Philosophy 122
Spring 2013
Number | Title | Instructor | Days/time | Room |
---|---|---|---|---|
122 | Theory of Knowledge | Gabriel | MWF 10-11 | 220 Wheeler |
The theory of knowledge or epistemology is concerned with questions such as: How is knowledge possible? What forms of knowledge are there? Can “knowledge” be defined? Can we know that we know anything whatsoever? In this course we will set out from a variety of skeptical problems, that is, problems resulting in paradoxes, which seem to prove that we cannot know anything. We will then discuss various responses to skeptical paradoxes.

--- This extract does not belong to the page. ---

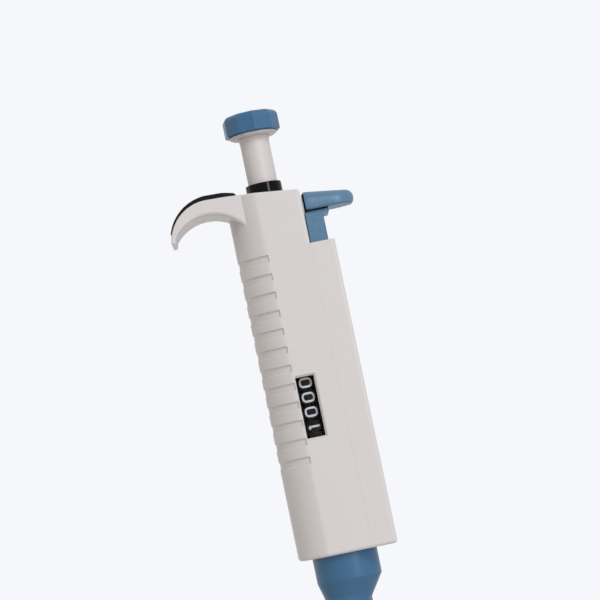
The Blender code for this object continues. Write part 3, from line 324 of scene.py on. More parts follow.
def block(low: Point3, high: Point3) -> bmesh.types.BMesh:
    """Make a box from its two corners."""
    corners = [(low[0], low[1]), (high[0], low[1]), (high[0], high[1]), (low[0], high[1])]
    return loft([[(x, y, z) for x, y in corners] for z in (low[2], high[2])])


def placed(name: str, data: bpy.types.ID) -> bpy.types.Object:
    """Make an object of some data and put it in the scene.

    Args:
        name: The object's name.
        data: Its mesh, lamp or camera.

    Returns:
        The object.
    """
    made = bpy.data.objects.new(name, data)
    bpy.context.scene.collection.objects.link(made)
    return made


def piece(name: str, mesh: bmesh.types.BMesh, crease: float = CREASE) -> bpy.types.Object:
    """Make a named object of a mesh, with its faces outwards.

    Args:
        name: The object's name.
        mesh: The mesh, which is used up.
        crease: Angle past which an edge stays sharp.

    Returns:
        The object.
    """
    bmesh.ops.remove_doubles(mesh, verts=mesh.verts, dist=MERGE_DISTANCE)
    bmesh.ops.recalc_face_normals(mesh, faces=mesh.faces)
    data = bpy.data.meshes.new(name)
    mesh.to_mesh(data)
    mesh.free()
    data.shade_smooth()
    data.set_sharp_from_angle(angle=crease)
    return placed(name, data)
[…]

In the last part of the course, we will concentrate on some prominent analyses of “knowledge” and discuss whether an analysis of “knowledge” is feasible. In this context, we will also look at various contemporary responses to the problem of justification, which identifies justification as the problematic ingredient in our understanding of knowledge.
Texts: There will be a reader with all the texts discussed in the lecture course. Recommended Introduction: Duncan Pritchard: What is This Thing Called Knowledge? Routledge, 2nd Edition 2009.
Previously taught: FL11 (Stroud), FL10 (Roush), FL09 (Stroud), FL07 (Roush), SP07 (Fitelson), FL05 (Ginsborg), FL04 (Stroud).